GIVEN MATERIAL:
========

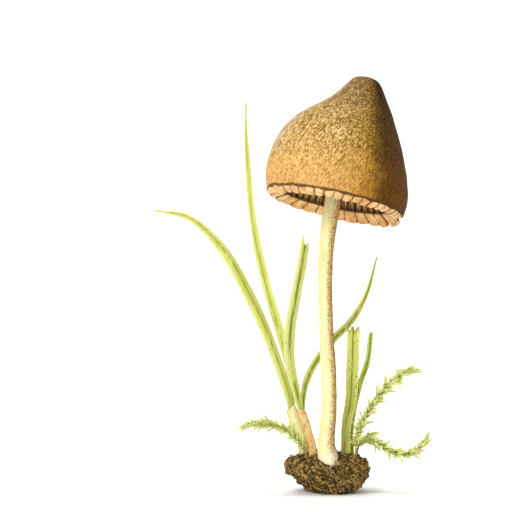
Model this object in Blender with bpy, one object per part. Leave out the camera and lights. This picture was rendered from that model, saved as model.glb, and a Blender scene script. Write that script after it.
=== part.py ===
"""A bell-capped meadow mushroom, standing with the grass and moss that grow round it on a clump of soil.

Metres, +Z up. The origin is the middle of the clump's flat underside. +X is to the right of somebody who
looks along +Y at the front. Every soft or thin piece is a plain closed solid of its real size.
"""

import math

import bpy
import bmesh
from mathutils import Matrix, Vector, noise

GAP = 0.0003  # left between neighbouring solids

# --- the mushroom ---------------------------------------------------------------------------------
RIM_CENTRE = Vector((0.0019, -0.0008, 0.0766))
LEAN_RIGHT = math.radians(12.0)
LEAN_BACK = math.radians(7.0)
CAP_SIDES = 40
# (height above the rim, outer radius, shift to the right) of the cap, from the rim to the top of the umbo
CAP_OUTSIDE = (
    (0.0000, 0.0184, -0.0006),
    (0.0041, 0.0193, -0.0010),
    (0.0094, 0.0186, -0.0016),
    (0.0147, 0.0169, -0.0020),
    (0.0188, 0.0148, -0.0018),
    (0.0220, 0.0125, -0.0011),
    (0.0253, 0.0097, 0.0001),
    (0.0286, 0.0072, 0.0008),
    (0.0313, 0.0054, 0.0010),
    (0.0337, 0.0034, 0.0010),
    (0.0348, 0.0000, 0.0011),
)
FLESH_AT_RIM = 0.0012
FLESH_AT_SHOULDER = 0.0024
SHOULDER_HEIGHT = 0.0235
HOLLOW_TOP = 0.0280  # the flesh of the umbo is solid above this height
RIM_ROUNDING = 0.0005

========

WHAT YOU SHOULD DO: Would you give the material above again, complete and exact?

SOLUTION:
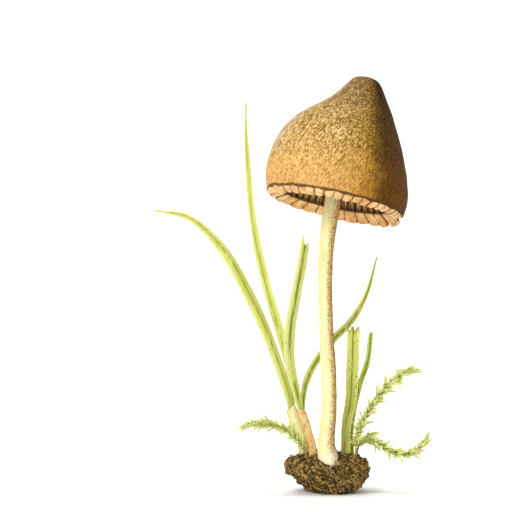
Model this object in Blender with bpy, one object per part. Leave out the camera and lights. This picture was rendered from that model, saved as model.glb, and a Blender scene script. Write that script after it.
=== part.py ===
"""A bell-capped meadow mushroom, standing with the grass and moss that grow round it on a clump of soil.

Metres, +Z up. The origin is the middle of the clump's flat underside. +X is to the right of somebody who
looks along +Y at the front. Every soft or thin piece is a plain closed solid of its real size.
"""

import math

import bpy
import bmesh
from mathutils import Matrix, Vector, noise

GAP = 0.0003  # left between neighbouring solids

# --- the mushroom ---------------------------------------------------------------------------------
RIM_CENTRE = Vector((0.0019, -0.0008, 0.0766))
LEAN_RIGHT = math.radians(12.0)
LEAN_BACK = math.radians(7.0)
CAP_SIDES = 40
# (height above the rim, outer radius, shift to the right) of the cap, from the rim to the top of the umbo
CAP_OUTSIDE = (
    (0.0000, 0.0184, -0.0006),
    (0.0041, 0.0193, -0.0010),
    (0.0094, 0.0186, -0.0016),
    (0.0147, 0.0169, -0.0020),
    (0.0188, 0.0148, -0.0018),
    (0.0220, 0.0125, -0.0011),
    (0.0253, 0.0097, 0.0001),
    (0.0286, 0.0072, 0.0008),
    (0.0313, 0.0054, 0.0010),
    (0.0337, 0.0034, 0.0010),
    (0.0348, 0.0000, 0.0011),
)
FLESH_AT_RIM = 0.0012
FLESH_AT_SHOULDER = 0.0024
SHOULDER_HEIGHT = 0.0235
HOLLOW_TOP = 0.0280  # the flesh of the umbo is solid above this height
RIM_ROUNDING = 0.0005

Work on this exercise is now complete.